Review: The lead protagonist in this beautifully crafted novel is saddled with the unfortunate name of The Tao Jones...and as if that isn't bad enough, he is a racial mix. That in itself is not the problem, unless one lives in the backward-thinking town of Cutter, Washington. Being equal parts Black, Japanese and White puts T.J. (as he's known to everyone) in the crosshairs of every racially bigoted neanderthal in town, and in his high school. It's no wonder then that he eschews organized anything, since he's been rejected pretty much all of his life. It's a classic case of reject first before he's rejected. Naturally athletically gifted, he is courted by every coach in school, to no avail...until...he's approached about starting a swim team in a school without a pool. Seeing an opportunity to flaunt a town's bigotry back in its face, T.J. accepts, and proceeds to put together the most motley crew of rejects he can find. Never once losing his sense of vengeance, the swim team goes on to take its members and the school to new heights.

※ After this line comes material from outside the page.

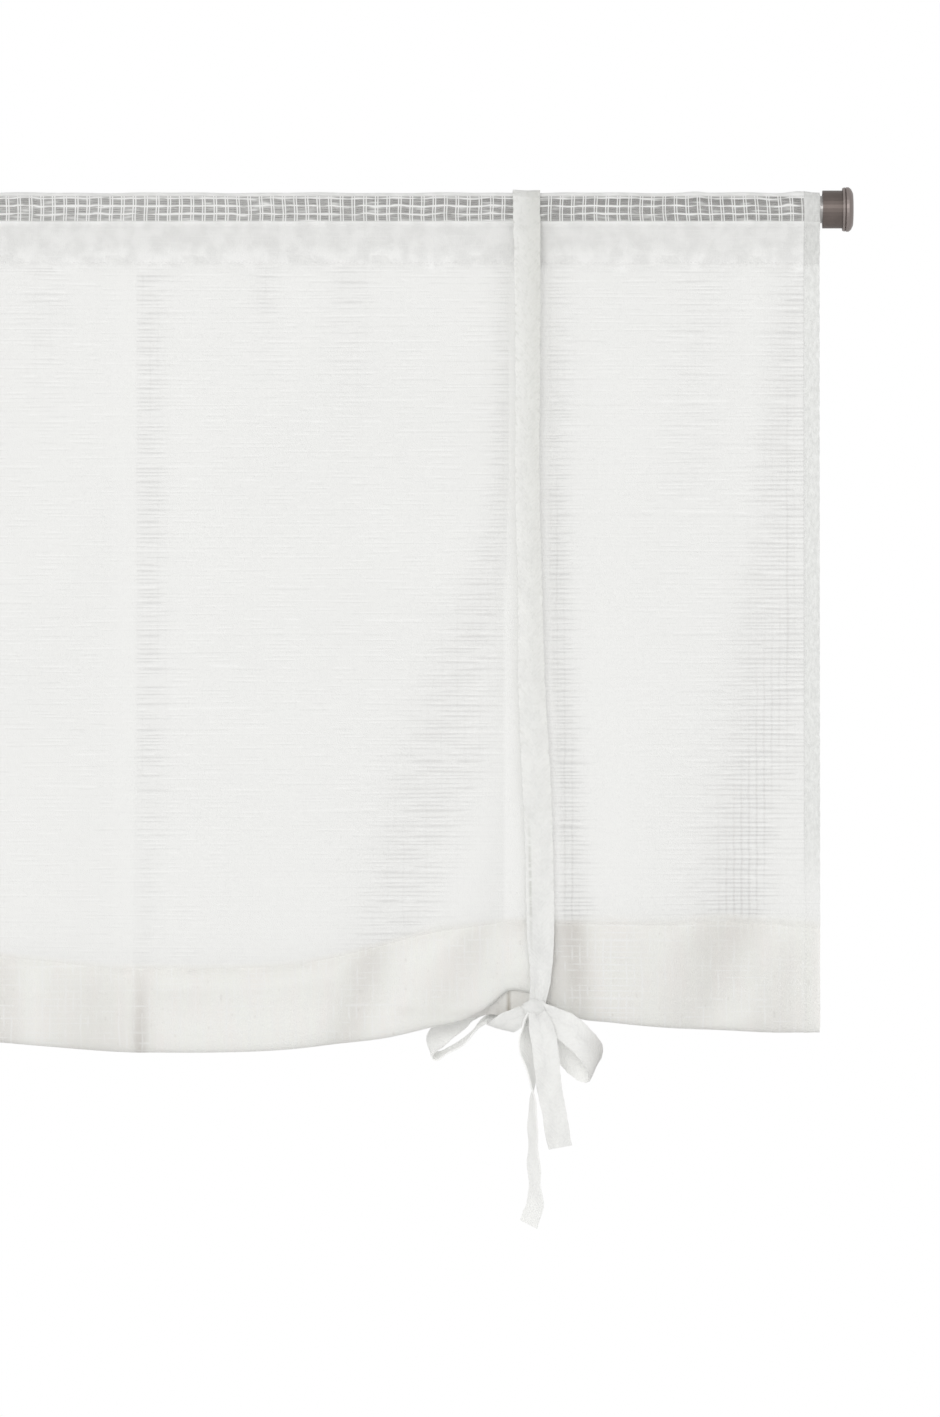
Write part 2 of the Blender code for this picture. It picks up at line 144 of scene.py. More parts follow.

While presenting tolerance and intolerance in an objective light, Chris Cutcher manages to create a poignant atmosphere that is at once uplifting and bittersweet. His main characters unwavering goals and ultimate perseverance is beautifully rendered, while managing to not alienate anyone who might read this book. Highly recommended for adults as well as young adults, "Whale Talk" goes on my list of best reads of 2001.

Rating: 5 stars
Summary: Another excellent Crutcher novel
Review: I've been a big fan of Chris Crutcher's work since Staying Fat for Sarah Byrnes, and the new Whale Talk draws on the same stuff that made that book an awesome read: swimming, intolerance, bad home lives, and what it is to be an outcast. Whale Talk is about The Tao Jones (T.J. for short), a mixed-race guy in a very white town, who despite being very athletic refuses to participate in organized sports. That is, until his favorite teacher, Mr. Simet, grabs him for his new swim team. Though there are some difficulties (the school has no pool and no one can actually swim except for T.J.), together they round up an unlikely group of swimmers: a brain-damaged boy, a bodybuilder, a walking-thesaurus intellectual, an overweight guy, a shadow, and a one-legged psycho. T.J.'s mission? To get this band of misfits some highly-valued letter jackets. Throw in the racial undertones and some really funny dialogue and Crutcher's got another really great book on his hands. Though a teensy bit derivative, definitely worth reading. (Watch out for the character of Andy Mott. Crutcher always seems to pick a character we are meant to love with abandon. In Sarah Byrnes, it was Ellerby. In Whale Talk, it's definitely Mott.) It also reads really fast...I couldn't put it down till I had finished it, though it meant staying up half the night. Two thumbs up.

Rating: 4 stars
Summary: One of Cruchter's best
Review: Chris Crutcher's latest novel this book has all the usual elements found in Crutcher's writing. Sport themes, peer pressure and competition. The novel is told from the view point of The Tao Jones, or TJ Jones, who is black, japanese and white and was adopted by ex-hippies, after his crack addicted mother dumped him. TJ becomes involved is establishing a swim team at his high school and at the same time finds himself trying to protect another student, who is mentally disabled, from the jocks who pick him. All in addition to trying to maintain his sanity at a high school where the jocks are praised and all of life surrounds sports. This novel becomes a fascinating tale of personal relationships and child abuse, all while seesawing up and down on an emotional roller coaster.

Rating: 5 stars
Summary: A powerful book
Review: Chris Crutcher is the only author in the world that can make you cry reading chapter ONE -- then laugh reading chapter two. I did and continued that way through the rest of the book. Whale Talk is about T.J. Jones, who rejects the idea of being a cool letterman jock until a teacher asks him to help form a swim team. T.J. is sick of seeing how jocks treat some of the less fortunate kids, so he comes up with a plan: Start a team with all the nerds, [...], and misfits, even if there's no regulation-sized pool and none of them can swim. The team and, especially, the bus to meets becomes a place where these school outcasts can find true acceptance and friendship they've never had before. Like Crutcher's Staying Fat for Sarah Byrnes, this is a great book about dealing with differences. Everyone should read it.